→ Given material:
* start *

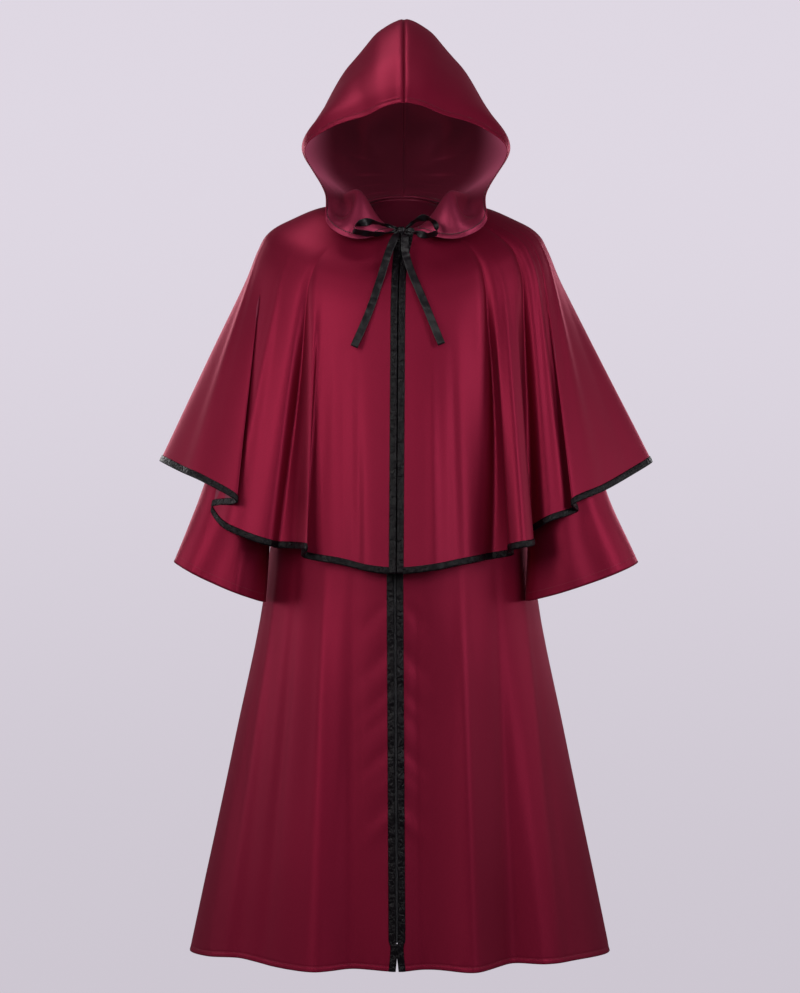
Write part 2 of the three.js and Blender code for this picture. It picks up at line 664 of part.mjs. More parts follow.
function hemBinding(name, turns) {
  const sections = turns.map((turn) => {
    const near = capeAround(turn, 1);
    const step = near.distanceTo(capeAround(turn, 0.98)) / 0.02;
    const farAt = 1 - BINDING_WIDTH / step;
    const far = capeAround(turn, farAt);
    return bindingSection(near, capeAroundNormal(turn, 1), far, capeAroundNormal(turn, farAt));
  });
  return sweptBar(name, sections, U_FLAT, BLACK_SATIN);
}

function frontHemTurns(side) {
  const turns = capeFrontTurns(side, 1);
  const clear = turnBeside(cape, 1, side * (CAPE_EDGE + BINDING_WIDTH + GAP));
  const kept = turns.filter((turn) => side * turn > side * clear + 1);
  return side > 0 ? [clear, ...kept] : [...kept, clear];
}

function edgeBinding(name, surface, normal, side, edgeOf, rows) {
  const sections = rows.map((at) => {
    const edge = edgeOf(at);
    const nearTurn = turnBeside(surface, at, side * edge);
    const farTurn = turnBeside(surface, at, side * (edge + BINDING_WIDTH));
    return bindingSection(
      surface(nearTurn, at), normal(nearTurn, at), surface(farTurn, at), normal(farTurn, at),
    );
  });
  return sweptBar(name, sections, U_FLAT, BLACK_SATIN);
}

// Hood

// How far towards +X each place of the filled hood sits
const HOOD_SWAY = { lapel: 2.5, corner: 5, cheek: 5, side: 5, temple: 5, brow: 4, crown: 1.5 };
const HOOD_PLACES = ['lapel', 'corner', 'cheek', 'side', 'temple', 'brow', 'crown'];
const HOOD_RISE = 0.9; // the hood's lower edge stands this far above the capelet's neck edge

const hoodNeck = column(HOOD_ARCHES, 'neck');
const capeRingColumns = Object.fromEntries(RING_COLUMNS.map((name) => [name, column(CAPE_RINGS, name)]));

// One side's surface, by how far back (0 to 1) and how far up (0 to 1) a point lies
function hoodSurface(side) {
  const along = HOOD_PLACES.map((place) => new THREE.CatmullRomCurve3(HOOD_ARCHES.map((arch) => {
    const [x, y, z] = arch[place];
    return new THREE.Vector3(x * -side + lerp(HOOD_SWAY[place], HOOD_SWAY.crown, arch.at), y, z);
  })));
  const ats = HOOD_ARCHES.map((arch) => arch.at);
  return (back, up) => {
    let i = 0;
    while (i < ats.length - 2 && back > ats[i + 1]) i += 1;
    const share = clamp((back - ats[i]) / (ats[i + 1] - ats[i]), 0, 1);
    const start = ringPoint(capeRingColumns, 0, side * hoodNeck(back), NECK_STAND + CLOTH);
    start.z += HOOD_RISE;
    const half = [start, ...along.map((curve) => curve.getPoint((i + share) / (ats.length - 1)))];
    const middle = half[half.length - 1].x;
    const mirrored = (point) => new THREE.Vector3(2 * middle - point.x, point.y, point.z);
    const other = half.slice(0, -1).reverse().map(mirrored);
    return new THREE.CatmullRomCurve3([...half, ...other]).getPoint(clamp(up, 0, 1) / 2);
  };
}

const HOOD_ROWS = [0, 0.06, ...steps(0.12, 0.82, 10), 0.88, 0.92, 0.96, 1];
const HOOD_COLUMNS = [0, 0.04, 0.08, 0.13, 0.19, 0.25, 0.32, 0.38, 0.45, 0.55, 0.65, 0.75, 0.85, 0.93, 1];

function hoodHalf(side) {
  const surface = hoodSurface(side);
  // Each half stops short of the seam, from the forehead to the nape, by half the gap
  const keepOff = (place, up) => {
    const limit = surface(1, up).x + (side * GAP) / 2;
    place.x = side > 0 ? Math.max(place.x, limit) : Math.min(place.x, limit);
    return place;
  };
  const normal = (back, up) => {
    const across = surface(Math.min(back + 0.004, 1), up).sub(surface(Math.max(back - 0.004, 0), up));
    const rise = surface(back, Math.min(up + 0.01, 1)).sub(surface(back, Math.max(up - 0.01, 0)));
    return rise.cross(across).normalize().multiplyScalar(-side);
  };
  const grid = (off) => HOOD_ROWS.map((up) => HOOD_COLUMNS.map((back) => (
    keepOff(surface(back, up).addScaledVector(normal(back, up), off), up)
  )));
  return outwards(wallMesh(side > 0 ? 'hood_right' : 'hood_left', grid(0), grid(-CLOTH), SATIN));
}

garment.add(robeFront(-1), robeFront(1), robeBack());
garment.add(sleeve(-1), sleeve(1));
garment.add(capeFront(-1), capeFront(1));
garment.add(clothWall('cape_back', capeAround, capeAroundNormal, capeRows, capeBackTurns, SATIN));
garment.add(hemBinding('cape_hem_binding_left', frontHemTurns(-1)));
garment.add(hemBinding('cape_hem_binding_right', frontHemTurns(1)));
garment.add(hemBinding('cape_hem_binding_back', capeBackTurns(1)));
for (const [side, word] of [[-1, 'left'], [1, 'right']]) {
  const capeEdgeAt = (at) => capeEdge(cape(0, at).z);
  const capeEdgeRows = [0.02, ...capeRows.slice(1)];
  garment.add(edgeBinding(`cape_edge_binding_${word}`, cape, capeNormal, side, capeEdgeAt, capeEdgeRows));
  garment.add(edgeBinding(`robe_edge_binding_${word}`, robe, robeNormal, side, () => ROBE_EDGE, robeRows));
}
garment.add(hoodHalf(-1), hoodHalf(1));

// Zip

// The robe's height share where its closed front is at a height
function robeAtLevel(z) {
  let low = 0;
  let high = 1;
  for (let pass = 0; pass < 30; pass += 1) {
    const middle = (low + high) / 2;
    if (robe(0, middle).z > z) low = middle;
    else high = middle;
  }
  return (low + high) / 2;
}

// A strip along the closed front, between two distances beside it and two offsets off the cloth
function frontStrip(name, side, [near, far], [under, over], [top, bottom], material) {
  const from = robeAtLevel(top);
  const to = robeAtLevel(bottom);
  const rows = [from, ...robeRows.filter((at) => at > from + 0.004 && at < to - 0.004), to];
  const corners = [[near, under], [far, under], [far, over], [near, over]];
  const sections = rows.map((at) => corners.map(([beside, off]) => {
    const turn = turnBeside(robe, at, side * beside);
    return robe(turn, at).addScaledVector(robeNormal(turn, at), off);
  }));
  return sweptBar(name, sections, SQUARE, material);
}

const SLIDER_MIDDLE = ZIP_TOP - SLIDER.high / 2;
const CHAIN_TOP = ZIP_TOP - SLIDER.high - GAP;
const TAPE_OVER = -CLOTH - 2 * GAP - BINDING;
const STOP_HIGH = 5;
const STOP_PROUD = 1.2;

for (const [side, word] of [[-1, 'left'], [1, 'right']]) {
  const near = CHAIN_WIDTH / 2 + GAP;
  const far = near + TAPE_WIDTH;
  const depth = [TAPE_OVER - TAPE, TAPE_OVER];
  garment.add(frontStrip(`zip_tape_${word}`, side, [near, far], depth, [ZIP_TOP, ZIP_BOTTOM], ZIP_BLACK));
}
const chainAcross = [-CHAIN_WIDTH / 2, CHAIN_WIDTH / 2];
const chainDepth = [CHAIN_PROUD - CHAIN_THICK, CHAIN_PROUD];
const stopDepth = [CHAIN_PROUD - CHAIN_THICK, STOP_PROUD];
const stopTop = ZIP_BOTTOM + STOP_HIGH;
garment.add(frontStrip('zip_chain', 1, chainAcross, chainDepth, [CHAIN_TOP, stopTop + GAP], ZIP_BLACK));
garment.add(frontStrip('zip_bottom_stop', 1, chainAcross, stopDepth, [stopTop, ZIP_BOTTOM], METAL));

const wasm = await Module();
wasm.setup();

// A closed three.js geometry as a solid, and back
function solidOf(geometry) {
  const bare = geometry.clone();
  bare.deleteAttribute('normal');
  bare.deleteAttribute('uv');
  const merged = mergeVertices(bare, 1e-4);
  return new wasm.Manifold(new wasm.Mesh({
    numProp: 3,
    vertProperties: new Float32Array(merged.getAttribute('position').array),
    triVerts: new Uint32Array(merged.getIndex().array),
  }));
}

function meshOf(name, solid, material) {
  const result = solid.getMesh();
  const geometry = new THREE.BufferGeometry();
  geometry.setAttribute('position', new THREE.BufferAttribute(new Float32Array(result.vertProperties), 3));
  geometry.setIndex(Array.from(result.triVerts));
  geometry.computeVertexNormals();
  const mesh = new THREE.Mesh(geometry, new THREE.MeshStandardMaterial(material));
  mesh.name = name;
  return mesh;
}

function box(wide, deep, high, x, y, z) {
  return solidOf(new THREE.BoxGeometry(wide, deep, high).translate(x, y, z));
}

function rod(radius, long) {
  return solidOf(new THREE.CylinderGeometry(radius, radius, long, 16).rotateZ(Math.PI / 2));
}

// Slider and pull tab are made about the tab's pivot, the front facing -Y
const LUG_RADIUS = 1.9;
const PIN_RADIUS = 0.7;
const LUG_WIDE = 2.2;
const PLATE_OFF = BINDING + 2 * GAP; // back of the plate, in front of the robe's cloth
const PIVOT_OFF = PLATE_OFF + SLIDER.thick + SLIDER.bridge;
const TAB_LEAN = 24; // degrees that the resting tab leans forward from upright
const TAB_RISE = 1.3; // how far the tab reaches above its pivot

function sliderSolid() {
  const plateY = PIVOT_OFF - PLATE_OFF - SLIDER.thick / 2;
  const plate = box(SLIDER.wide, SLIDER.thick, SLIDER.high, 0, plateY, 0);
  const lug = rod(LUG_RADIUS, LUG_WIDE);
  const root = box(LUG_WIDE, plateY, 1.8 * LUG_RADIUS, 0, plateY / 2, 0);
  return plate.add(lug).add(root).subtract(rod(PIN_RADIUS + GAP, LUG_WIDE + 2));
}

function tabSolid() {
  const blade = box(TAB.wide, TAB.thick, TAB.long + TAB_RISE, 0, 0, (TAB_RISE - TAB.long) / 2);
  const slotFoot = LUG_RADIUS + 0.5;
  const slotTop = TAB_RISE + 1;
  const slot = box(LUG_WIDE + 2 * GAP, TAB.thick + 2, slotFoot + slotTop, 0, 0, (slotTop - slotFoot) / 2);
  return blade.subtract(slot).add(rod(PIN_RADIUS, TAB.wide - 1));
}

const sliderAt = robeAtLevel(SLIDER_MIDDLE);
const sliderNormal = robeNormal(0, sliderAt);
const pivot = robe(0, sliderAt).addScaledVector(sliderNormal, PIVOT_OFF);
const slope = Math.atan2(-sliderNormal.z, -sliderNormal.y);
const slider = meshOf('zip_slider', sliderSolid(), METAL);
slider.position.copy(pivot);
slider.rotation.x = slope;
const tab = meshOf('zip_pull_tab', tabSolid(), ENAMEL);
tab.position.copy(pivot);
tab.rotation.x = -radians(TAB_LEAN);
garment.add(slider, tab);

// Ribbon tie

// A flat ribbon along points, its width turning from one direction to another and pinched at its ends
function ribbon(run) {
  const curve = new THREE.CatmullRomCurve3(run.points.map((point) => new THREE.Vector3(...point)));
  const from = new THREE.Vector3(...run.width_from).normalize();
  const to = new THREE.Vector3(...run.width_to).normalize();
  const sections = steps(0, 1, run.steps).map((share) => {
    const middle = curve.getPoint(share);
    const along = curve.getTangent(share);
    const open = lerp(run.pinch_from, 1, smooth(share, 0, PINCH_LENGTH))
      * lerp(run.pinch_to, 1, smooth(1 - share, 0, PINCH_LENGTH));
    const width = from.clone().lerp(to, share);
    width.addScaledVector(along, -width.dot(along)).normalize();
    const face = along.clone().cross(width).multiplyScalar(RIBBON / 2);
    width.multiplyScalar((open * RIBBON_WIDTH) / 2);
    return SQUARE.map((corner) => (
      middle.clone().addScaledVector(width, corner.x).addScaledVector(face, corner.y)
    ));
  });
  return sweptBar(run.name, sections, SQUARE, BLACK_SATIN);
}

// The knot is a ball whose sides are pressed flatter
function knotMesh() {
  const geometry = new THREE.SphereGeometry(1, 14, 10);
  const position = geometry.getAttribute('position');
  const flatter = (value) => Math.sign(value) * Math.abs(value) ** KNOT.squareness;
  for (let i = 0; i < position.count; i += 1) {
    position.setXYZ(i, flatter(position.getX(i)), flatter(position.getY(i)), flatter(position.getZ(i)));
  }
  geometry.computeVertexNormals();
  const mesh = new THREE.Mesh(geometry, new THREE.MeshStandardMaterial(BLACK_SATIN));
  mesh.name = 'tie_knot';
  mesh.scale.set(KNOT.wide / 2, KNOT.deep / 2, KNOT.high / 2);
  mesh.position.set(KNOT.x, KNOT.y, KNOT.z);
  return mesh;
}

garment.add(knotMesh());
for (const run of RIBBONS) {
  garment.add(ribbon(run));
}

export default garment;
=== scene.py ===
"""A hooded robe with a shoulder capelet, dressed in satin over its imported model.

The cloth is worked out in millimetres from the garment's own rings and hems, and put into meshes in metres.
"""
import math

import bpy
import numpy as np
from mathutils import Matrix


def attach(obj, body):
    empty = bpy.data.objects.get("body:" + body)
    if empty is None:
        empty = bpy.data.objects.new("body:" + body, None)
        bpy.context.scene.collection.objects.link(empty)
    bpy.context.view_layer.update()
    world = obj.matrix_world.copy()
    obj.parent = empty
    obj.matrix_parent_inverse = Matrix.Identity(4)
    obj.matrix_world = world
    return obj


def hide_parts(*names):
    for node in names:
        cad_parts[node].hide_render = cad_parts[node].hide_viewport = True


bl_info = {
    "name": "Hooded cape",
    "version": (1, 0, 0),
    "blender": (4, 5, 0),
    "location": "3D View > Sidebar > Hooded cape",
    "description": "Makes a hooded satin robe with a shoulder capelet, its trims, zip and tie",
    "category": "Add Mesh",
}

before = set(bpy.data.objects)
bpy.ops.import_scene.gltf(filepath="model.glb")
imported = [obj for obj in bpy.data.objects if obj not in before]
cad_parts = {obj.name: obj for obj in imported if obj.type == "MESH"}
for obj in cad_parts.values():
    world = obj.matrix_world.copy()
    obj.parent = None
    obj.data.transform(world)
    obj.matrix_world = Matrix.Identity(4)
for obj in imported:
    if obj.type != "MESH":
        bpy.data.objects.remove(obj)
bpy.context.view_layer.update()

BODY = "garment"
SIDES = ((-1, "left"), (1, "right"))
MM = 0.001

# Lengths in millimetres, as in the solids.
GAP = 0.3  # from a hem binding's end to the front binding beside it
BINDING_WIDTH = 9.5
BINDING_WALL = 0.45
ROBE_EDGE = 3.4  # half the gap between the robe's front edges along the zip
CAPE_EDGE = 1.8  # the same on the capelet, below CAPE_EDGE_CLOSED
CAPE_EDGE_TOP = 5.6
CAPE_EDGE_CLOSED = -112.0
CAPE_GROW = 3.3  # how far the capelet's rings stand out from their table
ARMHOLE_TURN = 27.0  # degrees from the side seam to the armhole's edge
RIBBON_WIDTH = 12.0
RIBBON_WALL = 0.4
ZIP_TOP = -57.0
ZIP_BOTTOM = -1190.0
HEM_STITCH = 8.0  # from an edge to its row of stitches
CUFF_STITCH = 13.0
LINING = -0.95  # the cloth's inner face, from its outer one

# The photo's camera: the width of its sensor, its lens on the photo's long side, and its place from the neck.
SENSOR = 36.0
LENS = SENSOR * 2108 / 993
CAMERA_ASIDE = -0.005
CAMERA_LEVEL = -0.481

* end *

Copy out precisely the lines from the line with "are pressed flatter" to the line with "obj.data.transform(world)" in the material above, including those two lines and omitting all the rest.

// The knot is a ball whose sides are pressed flatter
function knotMesh() {
  const geometry = new THREE.SphereGeometry(1, 14, 10);
  const position = geometry.getAttribute('position');
  const flatter = (value) => Math.sign(value) * Math.abs(value) ** KNOT.squareness;
  for (let i = 0; i < position.count; i += 1) {
    position.setXYZ(i, flatter(position.getX(i)), flatter(position.getY(i)), flatter(position.getZ(i)));
  }
  geometry.computeVertexNormals();
  const mesh = new THREE.Mesh(geometry, new THREE.MeshStandardMaterial(BLACK_SATIN));
  mesh.name = 'tie_knot';
  mesh.scale.set(KNOT.wide / 2, KNOT.deep / 2, KNOT.high / 2);
  mesh.position.set(KNOT.x, KNOT.y, KNOT.z);
  return mesh;
}

garment.add(knotMesh());
for (const run of RIBBONS) {
  garment.add(ribbon(run));
}

export default garment;
=== scene.py ===
"""A hooded robe with a shoulder capelet, dressed in satin over its imported model.

The cloth is worked out in millimetres from the garment's own rings and hems, and put into meshes in metres.
"""
import math

import bpy
import numpy as np
from mathutils import Matrix


def attach(obj, body):
    empty = bpy.data.objects.get("body:" + body)
    if empty is None:
        empty = bpy.data.objects.new("body:" + body, None)
        bpy.context.scene.collection.objects.link(empty)
    bpy.context.view_layer.update()
    world = obj.matrix_world.copy()
    obj.parent = empty
    obj.matrix_parent_inverse = Matrix.Identity(4)
    obj.matrix_world = world
    return obj


def hide_parts(*names):
    for node in names:
        cad_parts[node].hide_render = cad_parts[node].hide_viewport = True


bl_info = {
    "name": "Hooded cape",
    "version": (1, 0, 0),
    "blender": (4, 5, 0),
    "location": "3D View > Sidebar > Hooded cape",
    "description": "Makes a hooded satin robe with a shoulder capelet, its trims, zip and tie",
    "category": "Add Mesh",
}

before = set(bpy.data.objects)
bpy.ops.import_scene.gltf(filepath="model.glb")
imported = [obj for obj in bpy.data.objects if obj not in before]
cad_parts = {obj.name: obj for obj in imported if obj.type == "MESH"}
for obj in cad_parts.values():
    world = obj.matrix_world.copy()
    obj.parent = None
    obj.data.transform(world)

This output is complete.